While camped at Tuolumne Meadows this summer, I took the shuttle to Tioga Pass and climbed the steep trail west of the Pass toward Gaylor Lakes. Where the trail crosses the ridge above the lakes, I left the trail and headed for Gaylor Peak, the 500-foot knob to the north.
At the top I found myself in the middle of a vast panorama. In all directions there were mountains, lakes and endless sky. Below me on the west was the broad basin of Gaylor and Granite Lakes. The lakes gleamed blue, reflecting the sky. Between the lakes, moraines from a long-melted glacier filled the basin. Swales between moraines were deep green with lush plants in moist soil.

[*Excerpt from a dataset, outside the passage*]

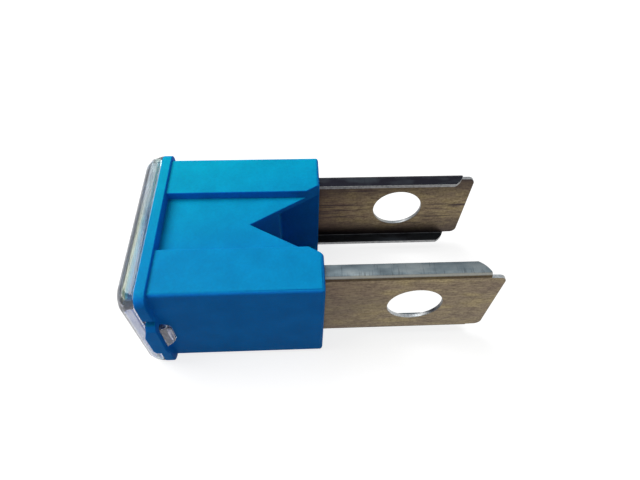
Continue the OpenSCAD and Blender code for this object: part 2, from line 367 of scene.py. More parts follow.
def rolled_copper_alloy():
    """Rolled copper-alloy strip, dulled with age: olive-brown, with streaks along the rolling direction.

    The folds carry a painted highlight on top and painted shade below, the flanges a painted grey-blue
    reflection, and the sheared edges are bright.
    """
    material, tree = new_material("rolled_copper_alloy")
    coordinates = add(tree, "ShaderNodeTexCoord")
    place = coordinates.outputs["Object"]
    # Rolling streaks of 0.15 by 0.8 mm, scratches of 0.35 by 5 mm, and tarnish in blotches of 1 by 2.5 mm
    along = add(tree, "ShaderNodeMapping", {"Vector": place, "Scale": (0.18, 1.0, 1.0)})
    streak = add(tree, "ShaderNodeTexNoise", {"Vector": along, "Scale": 1 / (0.15 * MM), "Detail": 5.0})
    drawn = add(tree, "ShaderNodeMapping", {"Vector": place, "Scale": (0.07, 1.0, 1.0)})
    band = add(tree, "ShaderNodeTexNoise", {"Vector": drawn, "Scale": 1 / (0.35 * MM), "Detail": 2.0})
    smeared = add(tree, "ShaderNodeMapping", {"Vector": place, "Scale": (0.4, 1.0, 1.0)})
    blotch = add(tree, "ShaderNodeTexNoise", {"Vector": smeared, "Scale": 1 / (1.0 * MM), "Detail": 3.0})
    # Pits of 0.2 mm
    speck = add(tree, "ShaderNodeTexNoise", {"Vector": place, "Scale": 1 / (0.2 * MM), "Detail": 4.0})
    fine = add(
        tree,
        "ShaderNodeValToRGB",
        {"Fac": streak},
        [(0.3, "#625340"), (0.45, "#796A54"), (0.56, "#86765A"), (0.72, "#998B66")],
    )
    stained = add(
        tree,
        "ShaderNodeValToRGB",
        {"Fac": blotch},
        [(0.34, "#62514A"), (0.5, "#7E705A"), (0.66, "#98895E")],
    )
    rolled = add(tree, "ShaderNodeMix", {FACTOR: 0.4, FIRST: fine, SECOND: stained}, data_type="RGBA")
    pits = add(tree, "ShaderNodeValToRGB", {"Fac": speck}, [(0.36, "#A9A19A"), (0.56, "#FFFFFF")])
    peppered = add(
        tree,
        "ShaderNodeMix",
        {FACTOR: 0.5, FIRST: rolled, SECOND: pits},
        data_type="RGBA",
        blend_type="MULTIPLY",
    )
    # Inside the channel: dark scratches, and painted shade that deepens towards its folds
    spot = add(tree, "ShaderNodeSeparateXYZ", {"Vector": place})
    normal = add(tree, "ShaderNodeSeparateXYZ", {"Vector": coordinates.outputs["Normal"]})
    outward = add(
        tree, "ShaderNodeMath", {0: spot.outputs["Y"], 1: normal.outputs["Y"]}, operation="MULTIPLY"
    )
    inside = add(
        tree, "ShaderNodeMapRange", {"Value": outward, "From Min": -1 * MM, "From Max": -5 * MM}
    )
    height = add(tree, "ShaderNodeMath", {0: spot.outputs["Z"], 1: AXIS_Z}, operation="SUBTRACT")
    off_axis = add(tree, "ShaderNodeMath", {0: height}, operation="ABSOLUTE")
    fold_shade = add(
        tree,
        "ShaderNodeMapRange",
        {"Value": off_axis, "From Min": 1.4 * MM, "From Max": 4.6 * MM, "To Max": 0.88},
    )
    scratch = add(
        tree, "ShaderNodeMapRange", {"Value": band, "From Min": 0.56, "From Max": 0.68, "To Max": 0.75}
    )
    shade_and_scratches = add(tree, "ShaderNodeMath", {0: fold_shade, 1: scratch}, operation="MAXIMUM")
    inner_shade_and_scratches = add(tree, "ShaderNodeMath", {0: shade_and_scratches, 1: inside}, operation="MULTIPLY")
    # Painted shade, in brown, where the terminals leave the housing, most of all inside the channel
    housing_shade = add(
        tree,
        "ShaderNodeMapRange",
        {
            "Value": spot.outputs["X"],
            "From Min": HOUSING[1].x,
            "From Max": HOUSING[1].x + HOUSING_SHADE_REACH,
            "To Min": 0.42,
            "To Max": 0.0,
        },
    )
    inside_weight = add(tree, "ShaderNodeMath", {0: inside, 1: 0.7, 2: 1.0}, operation="MULTIPLY_ADD")
    inner_housing_shade = add(tree, "ShaderNodeMath", {0: housing_shade, 1: inside_weight}, operation="MULTIPLY")
    housing_shaded = add(
        tree,
        "ShaderNodeMix",
        {FACTOR: inner_housing_shade, FIRST: peppered, SECOND: linear("#44302C")},
        data_type="RGBA",
    )
    web = add(
        tree,
        "ShaderNodeMix",
        {FACTOR: inner_shade_and_scratches, FIRST: housing_shaded, SECOND: linear("#30262B")},
        data_type="RGBA",
    )
    # Marks across the flanges, 0.17 mm wide and 1.4 mm long, where the strip was folded over
    crosswise = add(tree, "ShaderNodeMapping", {"Vector": place, "Scale": (1.0, 0.12, 1.0)})
    mark = add(tree, "ShaderNodeTexNoise", {"Vector": crosswise, "Scale": 1 / (0.17 * MM), "Detail": 2.0})
    marked = add(
        tree, "ShaderNodeMapRange", {"Value": mark, "From Min": 0.52, "From Max": 0.74, "To Max": 0.6}
    )
    # Painted reflection: the flanges, which face up, are grey-blue where the webs are olive-brown
    flange_reflection = add(
        tree,
        "ShaderNodeValToRGB",
        {"Fac": blotch},
        [(0.32, "#566167"), (0.5, "#6C787E"), (0.68, "#828B8E")],
    )
    # Painted shade: each flange darkens towards its free edge
    sideways = add(tree, "ShaderNodeMath", {0: spot.outputs["Y"]}, operation="ABSOLUTE")
    free_edge_shade = add(
        tree,
        "ShaderNodeMapRange",
        {"Value": sideways, "From Min": FREE_Y, "From Max": WEB_Y - SHEET, "To Min": 0.4, "To Max": 0.0},
    )
    darker_share = add(tree, "ShaderNodeMath", {0: marked, 1: free_edge_shade}, operation="MAXIMUM")
    flange = add(
        tree,
        "ShaderNodeMix",
        {FACTOR: darker_share, FIRST: flange_reflection, SECOND: linear("#33383C")},
        data_type="RGBA",
    )
    # By how far a surface faces up or down: web, painted shade under the fold, painted highlight atop it,
    # flange
    upright = add(tree, "ShaderNodeMath", {0: normal.outputs["Z"]}, operation="ABSOLUTE")
    fold = add(
        tree,
        "ShaderNodeValToRGB",
        {"Fac": upright},
        [(0.1, "#2B221C"), (0.58, "#2B221C"), (0.74, "#989D9C"), (0.9, "#989D9C")],
    )
    on_fold = add(
        tree,
        "ShaderNodeValToRGB",
        {"Fac": upright},
        [(0.06, "#000000"), (0.18, "#D8D8D8"), (0.86, "#D8D8D8"), (0.95, "#000000")],
    )
    on_flange = add(tree, "ShaderNodeMapRange", {"Value": upright, "From Min": 0.85, "From Max": 0.97})
    sheet = add(tree, "ShaderNodeMix", {FACTOR: on_flange, FIRST: web, SECOND: flange}, data_type="RGBA")
    folded = add(tree, "ShaderNodeMix", {FACTOR: on_fold, FIRST: sheet, SECOND: fold}, data_type="RGBA")
    # Each face's own darkness from tarnish and painted shade, in patches, and bright metal where it was
    # sheared
    tarnish_and_painted_shade = add(tree, "ShaderNodeAttribute", attribute_name="tarnish_and_painted_shade")
    patchy = add(
        tree,
        "ShaderNodeMapRange",
        {"Value": blotch, "From Min": 0.3, "From Max": 0.7, "To Min": 0.8, "To Max": 1.2},
    )
    patches = add(
        tree,
        "ShaderNodeMath",
        {0: tarnish_and_painted_shade.outputs["Fac"], 1: patchy},
        operation="MULTIPLY",
        use_clamp=True,
    )
    dulled = add(
        tree,
        "ShaderNodeMix",
        {FACTOR: patches, FIRST: folded, SECOND: linear("#1E1E26")},
        data_type="RGBA",
    )
    bright = add(tree, "ShaderNodeValToRGB", {"Fac": speck}, [(0.35, "#9FA3A6"), (0.6, "#C9CCCE")])
    cut = add(tree, "ShaderNodeAttribute", attribute_name="cut_edge")
    colour = add(
        tree,
        "ShaderNodeMix",
        {FACTOR: cut.outputs["Fac"], FIRST: dulled, SECOND: bright},
        data_type="RGBA",
    )
    polish = add(
        tree,
        "ShaderNodeMapRange",
        {"Value": streak, "From Min": 0.3, "From Max": 0.7, "To Min": 0.48, "To Max": 0.34},
    )
    bump = add(tree, "ShaderNodeBump", {"Height": streak, "Distance": 0.006 * MM})
    shader = add(
        tree,
        "ShaderNodeBsdfPrincipled",
        {"Base Color": colour, "Metallic": 1.0, "Roughness": polish, "Normal": bump},
    )
    add(tree, "ShaderNodeOutputMaterial", {"Surface": shader})
    return material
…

Far beyond rose the turrets and aretes of the Cathedral Range, beyond Tuolumne Meadows. In the south and east, the peaks of the crest marched in procession, culminating in 13,000 foot Mt. Dana. To the northeast, the lake-filled basin of Lee Vining Creek dropped into the Mono Basin, with faraway ridges forming the skyline. To the north, the crest marched on.
Truly, I was in the midst of a wondrous landscape–and standing here, I was now part of it, and of everything in it. Quietly, I sat and watched a busy chipmunk as it searched for seeds on the summit.